Most organisations treat AI resistance as one problem. Someone pushes back, and the response is a training session, a town hall, or a mandate from above. The assumption: scepticism is a single attitude, and you overcome it with a single message.
That assumption is why 79% of organisations now report challenges scaling AI adoption — a double-digit jump from last year — even as investment keeps climbing (Writer, Enterprise AI Adoption 2026).
The reality is that scepticism comes in at least five distinct forms. Each one has different roots, different emotional signatures, and different conditions for trust. Address the wrong type and you don't just fail to persuade — you confirm exactly the fear the person was carrying.
1. Principled Caution
This is the sceptic who has thought it through. Typically found in legal, compliance, and governance functions, principled caution comes from people whose job is to measure risk against precedent. They aren't resistant to AI. They're resistant to AI without guardrails.
The emotional register is anxious responsibility. These professionals carry institutional liability. When they hear "AI adoption," they hear "another system I'll be accountable for when it goes wrong." Their caution has a 25-year memory — every failed system rollout, every compliance gap, every vendor who promised and underdelivered.
The trust condition: show them the boundaries first. Not what the tool can do — what it won't do. Principled caution converts when the governance model is visible before the capability demo.
2. Exhaustion-Driven Openness
This is the most misread scepticism type. It looks like resistance. It's actually fatigue.
HR, procurement, and operations teams who have spent years wrestling with manual processes, failed digitisation projects, and systems that promised automation but delivered more work — these teams aren't sceptical of AI in principle. They're sceptical that this attempt will be different from the last five.
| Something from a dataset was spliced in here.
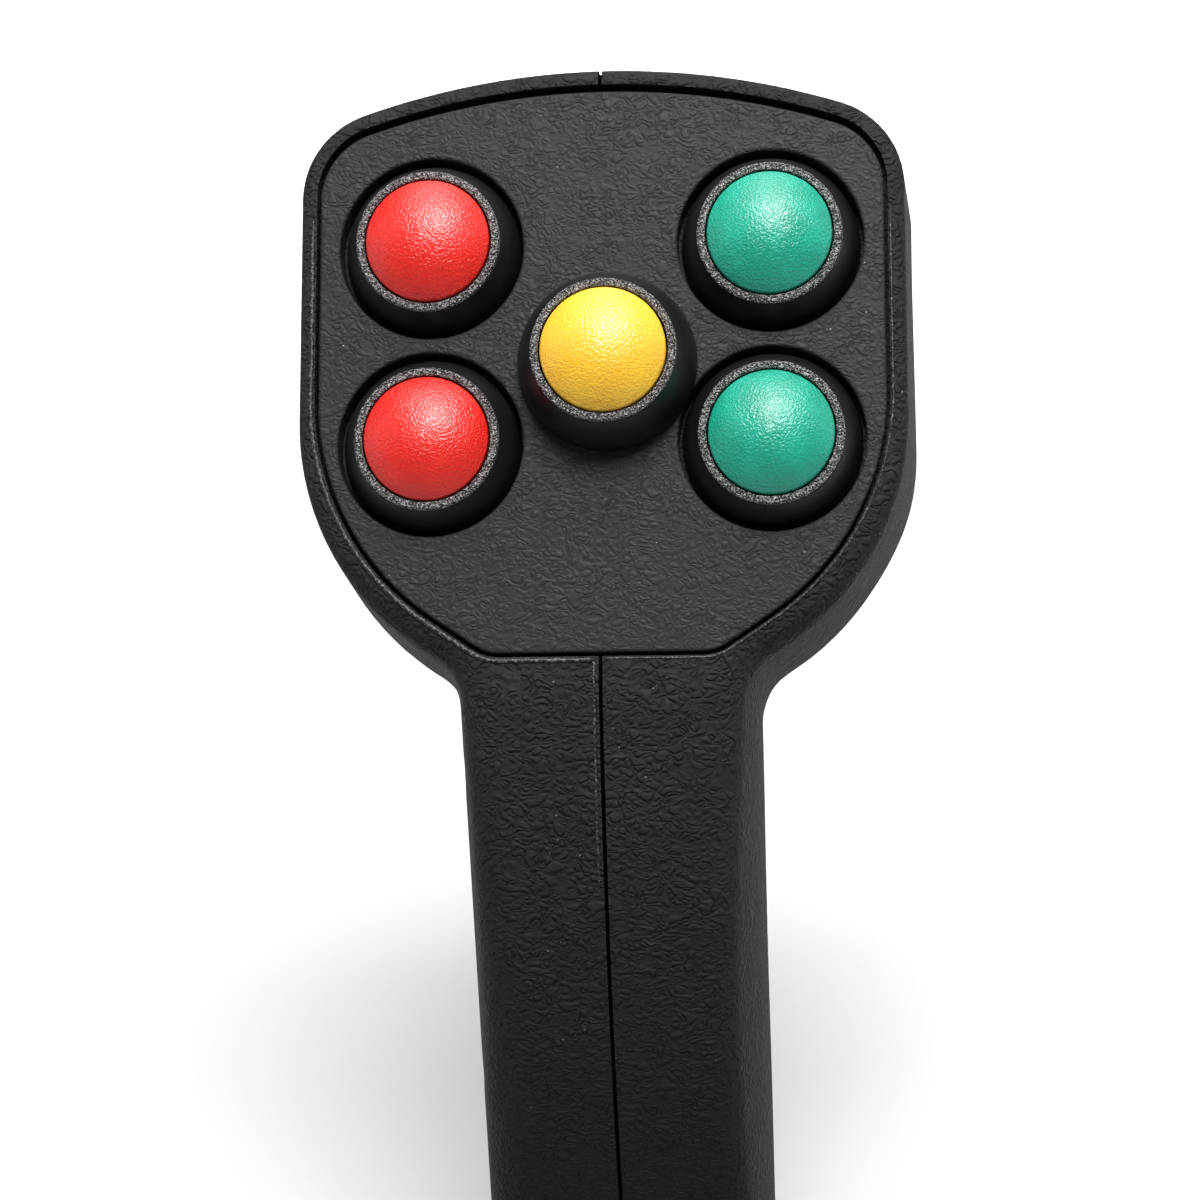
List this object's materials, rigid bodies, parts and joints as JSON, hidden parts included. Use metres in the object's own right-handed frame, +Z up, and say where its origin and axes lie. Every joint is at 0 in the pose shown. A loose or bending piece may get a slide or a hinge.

The emotional register is resigned pragmatism. They have domain competence and genuine desire for improvement. What they lack is belief. The pattern they've learned: new tool, new training, same problems, plus a new interface to learn.
The trust condition: start with their specific pain, not your general capability. When a team has been burned by technology promises, the only evidence that moves them is solving the exact problem they've already tried and failed to solve manually.
3. Institutional Memory
Legal and technology departments share a particular form of scepticism rooted in organisational memory. They remember the contract management system that was supposed to transform their workflow and didn't. They remember the dashboard project that consumed six months and produced nothing usable.
This isn't irrational resistance. It's pattern recognition. Every new proposal gets measured against the last three that failed. And in most organisations, they failed not because the technology was wrong but because nobody accounted for how the work actually gets done.
The trust condition: acknowledge the history before proposing the future. "We know the last system didn't work" is more persuasive than any feature list.
4. Competitive Urgency
Business development and commercial teams exhibit a scepticism that looks nothing like the others. They aren't worried about risk — they're worried about falling behind. Their anxiety runs in the opposite direction: not "what if this goes wrong" but "what if our competitors get there first."
Research backs the instinct. Competitive pressure now ranks among the leading reasons organisations invest in AI at all, ahead of any specific operational business case (Writer, Enterprise AI Adoption 2026). The fear is real. But urgency without structure produces its own failure mode — Gartner predicts over 40% of agentic AI projects will be cancelled by end of 2027, driven by a combination of escalating costs, unclear business value, and inadequate risk controls (Gartner, June 2025).
The trust condition: give them speed with guardrails. Competitive urgency converts when the path to deployment is fast but structured — not when you tell them to slow down.
5. Cognitive Threat
Finance, accounting, and specialist analytical roles face a scepticism that nobody in the organisation talks about openly. The question isn't "will AI make mistakes." It's "will AI make me redundant."
The emotional register is pragmatic frustration masking deeper anxiety. These are professionals whose value comes from expertise — the ability to spot the anomaly in the data, the judgment to interpret what the numbers mean. When AI handles the pattern recognition, what's left?
The answer, consistently, is judgment. But the answer only lands when the person discovers it for themselves, not when a manager tells them their job is safe. The consultative default — the pattern where people across departments independently describe wanting AI to prepare, not decide — is the structural proof. Teams want AI that makes them more capable, not AI that replaces their capability.
The trust condition: demonstrate augmentation before you discuss automation. Let the specialist see AI handle the tedious part of their work — the data gathering, the cross-referencing, the formatting — while they do the part only they can do.
Why This Matters for Adoption
Only 7% of organisations report AI fully deployed and integrated across their functions (McKinsey, 2025). The gap between pilot and production isn't technical — it's human.
And the human gap isn't one gap. It's five. A training programme designed for the competitively urgent will alienate the principled cautious. A governance-first approach that reassures legal will frustrate business development. A capability demo that excites the exhausted will terrify the cognitively threatened.
The organisations that scale AI adoption are the ones that stop treating scepticism as a wall to break through and start treating it as a signal to read. Each form of resistance is telling you exactly what trust would need to look like for that team to move forward.
The question isn't how to overcome resistance. It's which resistance you're looking at.